Responsible for the loyalty programs for many large corporations.

How to calculate retention rate:

According to ROI expert Tom Pisello, CEO and President of Alinean, the customer retention rate is calculated by determining the number of customers lost over a period of time compared to repeat customers over the same amount of time. Pisello said, “A customer is one who continues to make purchases, and a lost customer is one who has made purchases, but does not repeat these purchases for some time. The key is to analyze the repeats over a long enough horizon.”

The calculation is:

(Total number of customers minus the number of repeat customers) divided by total number of customers

In environments where users purchase a subscription, the calculation is easier, and can be represented as:

Number of subscribers who cancelled or did not renew during the period divided by the total number of subscribers for the period

As Pisello advised, “The difficult part in this equation is determining the right total number of subscribers to use: the ones at beginning of period, the ones at the end, a peak, or an average over the period.”

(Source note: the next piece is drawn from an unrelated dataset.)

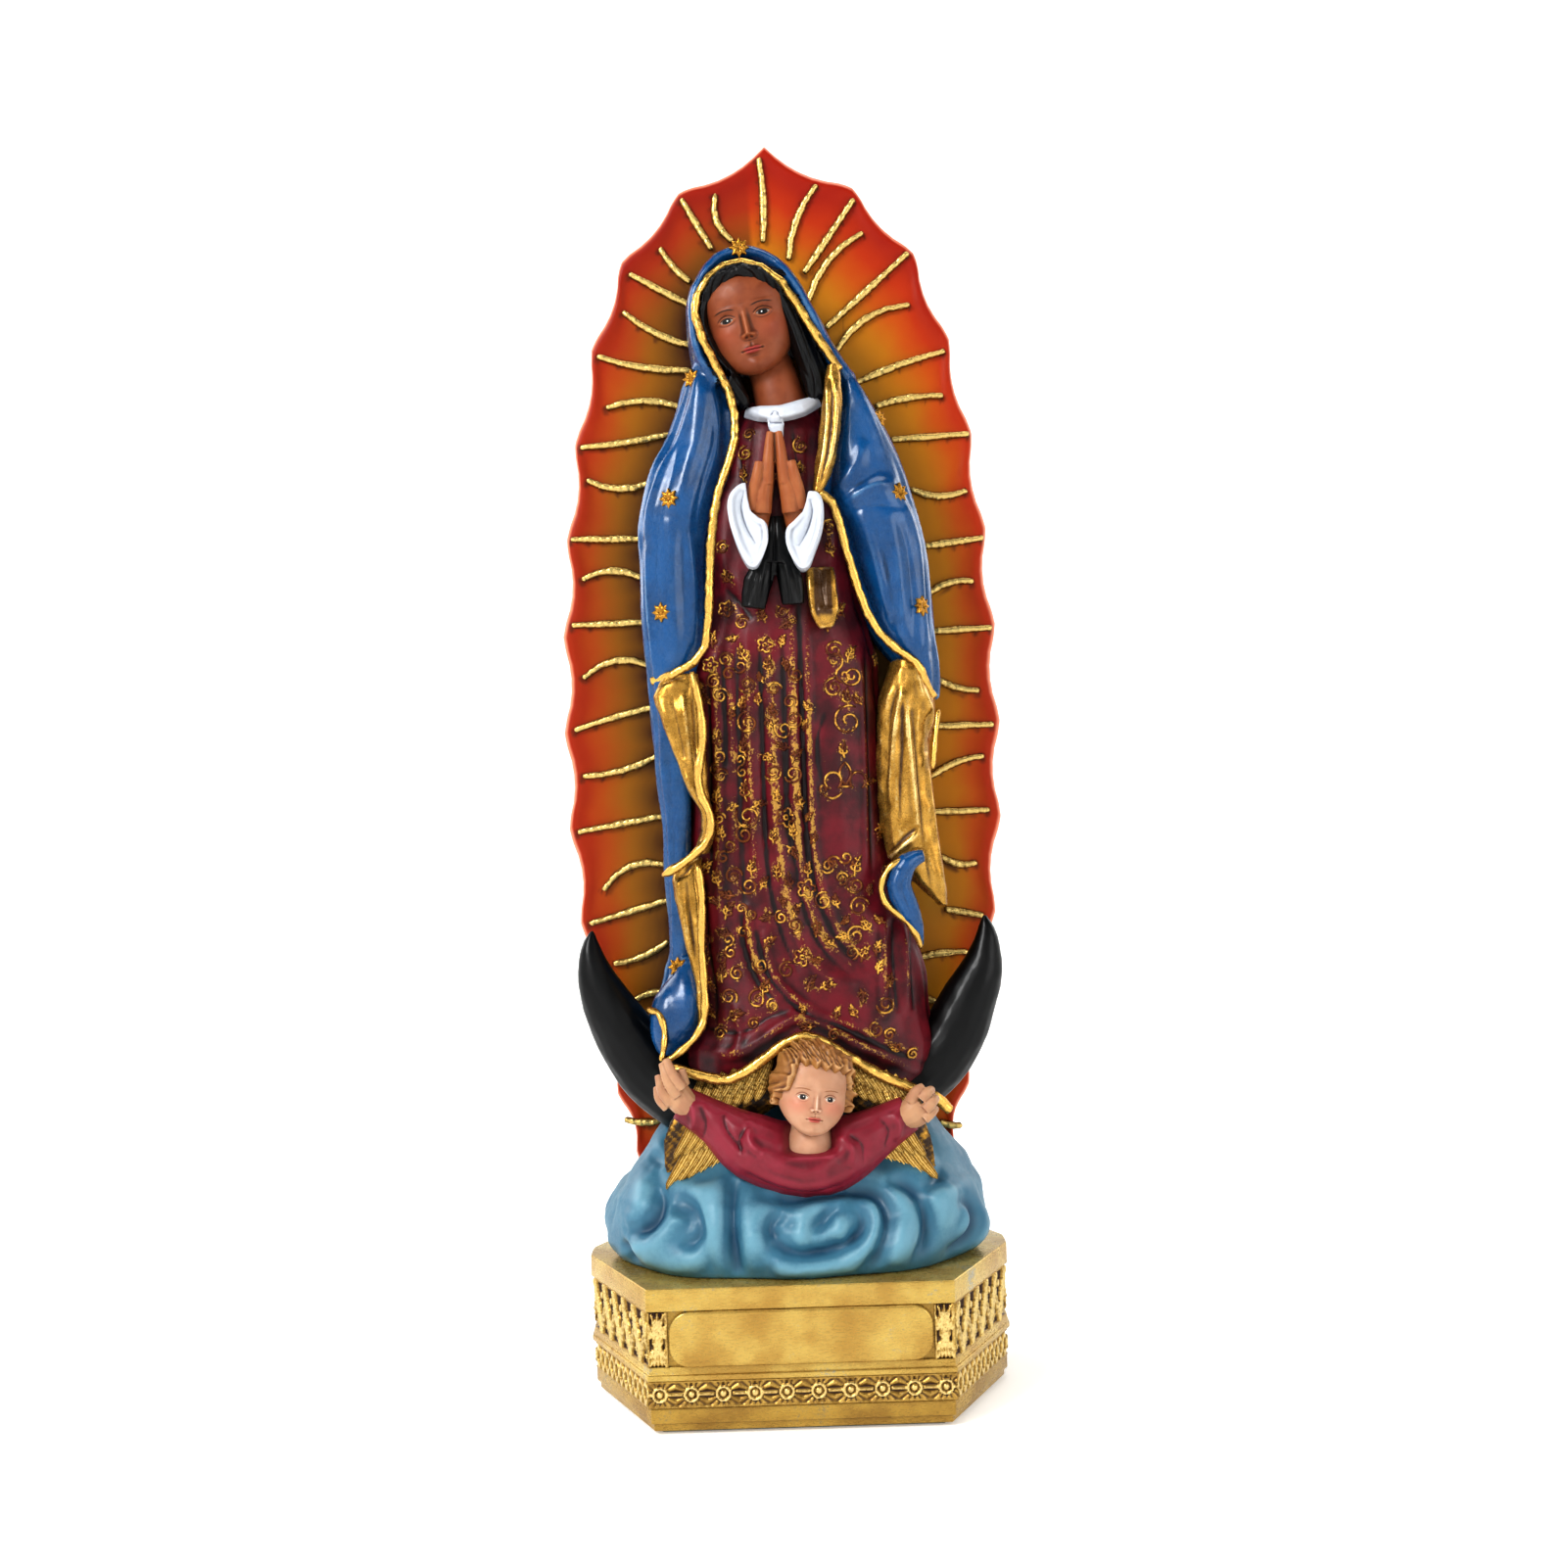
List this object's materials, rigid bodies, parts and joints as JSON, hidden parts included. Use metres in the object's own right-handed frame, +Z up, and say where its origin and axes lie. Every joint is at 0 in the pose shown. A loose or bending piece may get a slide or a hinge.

Some companies can measure retention rate using their CRM system, since any of the vendors with solid sales modules should offer this capability. Customer service expert Lori Bocklund, founder and president of Strategic Contact, Inc., recommends that companies look for this functionality when evaluating CRM solutions, even though it is unlikely to be the differentiating factor.

“You can also consider performance optimization tools if you want to combine things like save rate with other key performance indicators for an overall scorecard,” Bocklund said. Companies like Witness, Performix, AIM, and Merced offer these types of tools. To measure this, some companies combine data from the CRM system and data from other systems, such as your quality monitoring system, ACD or CTI solution handling contact routing and reporting.

There are no hard and fast rules on calculating customer defection and customer retention, according to Lowenstein. It can depend on the industry or the type of business, since some companies have long-term arrangements with customers.